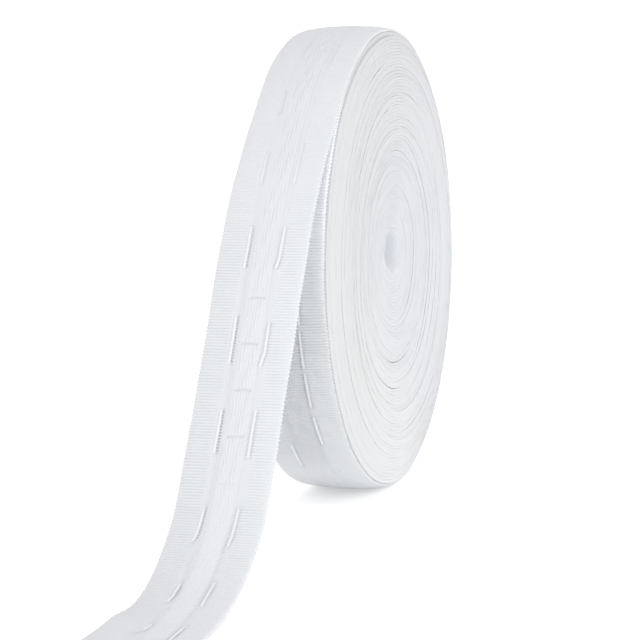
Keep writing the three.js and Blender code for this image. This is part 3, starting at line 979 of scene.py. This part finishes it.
def make_floor():
    """A wide pale floor that glows a little, so that it comes out white."""
    mesh = bpy.data.meshes.new("floor")
    far = FLOOR_REACH
    mesh.from_pydata([(-far, -far, 0), (far, -far, 0), (far, far, 0), (-far, far, 0)],
                     [], [(0, 1, 2, 3)])
    floor = bpy.data.objects.new("floor", mesh)
    bpy.context.scene.collection.objects.link(floor)
    material = bpy.data.materials.new("floor")
    material.use_nodes = True
    shader = material.node_tree.nodes["Principled BSDF"]
    shader.inputs["Base Color"].default_value = FLOOR_COLOUR
    shader.inputs["Roughness"].default_value = 0.9
    shader.inputs["Emission Color"].default_value = WHITE
    shader.inputs["Emission Strength"].default_value = FLOOR_GLOW
    mesh.materials.append(material)


def make_lights():
    """Round soft lamps, all aimed at one point low on the roll."""
    for name, place, size, power in LIGHTS:
        data = bpy.data.lights.new(name, "AREA")
        data.shape = "DISK"
        data.size = size
        data.energy = power
        lamp = bpy.data.objects.new(name, data)
        bpy.context.scene.collection.objects.link(lamp)
        lamp.location = place
        aim = Vector(LIGHTS_AIM) - Vector(place)
        lamp.rotation_mode = "QUATERNION"
        lamp.rotation_quaternion = aim.to_track_quat("-Z", "Y")


# The scene
make_camera()
make_world()
make_floor()
make_lights()

tape_material = cloth_material("woven_tape", TAPE_COLOUR, 0.75, 0.0001, True)
wound_material = cloth_material("wound_tape", WOUND_SHADED_COLOUR, 0.8, 0.0001, True)
cord_material = cloth_material("draw_cord", CORD_COLOUR, 0.5, 0.00005, False)

distance, _ = path_points()
loose_length = float(distance[-1])

loose = tape_piece("loose_end_cloth", (0.0, loose_length))
outer_top = tape_piece("outer_turn_top", (-OUTER_LENGTH / 2, 0.0))
outer_low = tape_piece("outer_turn_low", (-OUTER_LENGTH, -OUTER_LENGTH / 2))
for piece in (loose, outer_top, outer_low):
    piece.data.materials.append(tape_material)

cords = {}
for side, name in enumerate(CORD_LINES):
    cords[name] = cord_piece(f"draw_cord_{name}_loose", (0.0, loose_length), name, side)
    wound_name = f"draw_cord_{name}_wound"
    cords[f"{name}_wound"] = cord_piece(wound_name, (-OUTER_LENGTH, 0.0), name, side)
for piece in cords.values():
    piece.data.materials.append(cord_material)

wound = wound_pieces()
for piece, _ in wound:
    piece.data.materials.append(wound_material)

for piece in [loose, outer_top, outer_low, *cords.values(), *(made for made, _ in wound)]:
    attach(piece, "root")

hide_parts("loose_end")
for piece in (outer_top, outer_low, cords["left_wound"], cords["right_wound"]):
    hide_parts("tape_roll")
for piece, _ in wound:
    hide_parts("tape_roll")
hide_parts("draw_cord_left")
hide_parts("draw_cord_right")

--------------------------------

**AIM OF THE EXERCISE**
Reproduce the material in full, with no word added or dropped.

**COMPLETED EXERCISE**
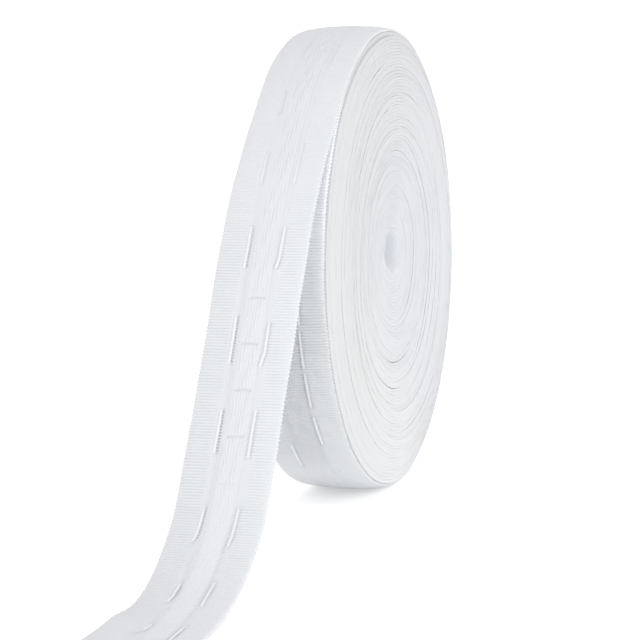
Keep writing the three.js and Blender code for this image. This is part 3, starting at line 979 of scene.py. This part finishes it.
def make_floor():
    """A wide pale floor that glows a little, so that it comes out white."""
    mesh = bpy.data.meshes.new("floor")
    far = FLOOR_REACH
    mesh.from_pydata([(-far, -far, 0), (far, -far, 0), (far, far, 0), (-far, far, 0)],
                     [], [(0, 1, 2, 3)])
    floor = bpy.data.objects.new("floor", mesh)
    bpy.context.scene.collection.objects.link(floor)
    material = bpy.data.materials.new("floor")
    material.use_nodes = True
    shader = material.node_tree.nodes["Principled BSDF"]
    shader.inputs["Base Color"].default_value = FLOOR_COLOUR
    shader.inputs["Roughness"].default_value = 0.9
    shader.inputs["Emission Color"].default_value = WHITE
    shader.inputs["Emission Strength"].default_value = FLOOR_GLOW
    mesh.materials.append(material)


def make_lights():
    """Round soft lamps, all aimed at one point low on the roll."""
    for name, place, size, power in LIGHTS:
        data = bpy.data.lights.new(name, "AREA")
        data.shape = "DISK"
        data.size = size
        data.energy = power
        lamp = bpy.data.objects.new(name, data)
        bpy.context.scene.collection.objects.link(lamp)
        lamp.location = place
        aim = Vector(LIGHTS_AIM) - Vector(place)
        lamp.rotation_mode = "QUATERNION"
        lamp.rotation_quaternion = aim.to_track_quat("-Z", "Y")


# The scene
make_camera()
make_world()
make_floor()
make_lights()

tape_material = cloth_material("woven_tape", TAPE_COLOUR, 0.75, 0.0001, True)
wound_material = cloth_material("wound_tape", WOUND_SHADED_COLOUR, 0.8, 0.0001, True)
cord_material = cloth_material("draw_cord", CORD_COLOUR, 0.5, 0.00005, False)

distance, _ = path_points()
loose_length = float(distance[-1])

loose = tape_piece("loose_end_cloth", (0.0, loose_length))
outer_top = tape_piece("outer_turn_top", (-OUTER_LENGTH / 2, 0.0))
outer_low = tape_piece("outer_turn_low", (-OUTER_LENGTH, -OUTER_LENGTH / 2))
for piece in (loose, outer_top, outer_low):
    piece.data.materials.append(tape_material)

cords = {}
for side, name in enumerate(CORD_LINES):
    cords[name] = cord_piece(f"draw_cord_{name}_loose", (0.0, loose_length), name, side)
    wound_name = f"draw_cord_{name}_wound"
    cords[f"{name}_wound"] = cord_piece(wound_name, (-OUTER_LENGTH, 0.0), name, side)
for piece in cords.values():
    piece.data.materials.append(cord_material)

wound = wound_pieces()
for piece, _ in wound:
    piece.data.materials.append(wound_material)

for piece in [loose, outer_top, outer_low, *cords.values(), *(made for made, _ in wound)]:
    attach(piece, "root")

hide_parts("loose_end")
for piece in (outer_top, outer_low, cords["left_wound"], cords["right_wound"]):
    hide_parts("tape_roll")
for piece, _ in wound:
    hide_parts("tape_roll")
hide_parts("draw_cord_left")
hide_parts("draw_cord_right")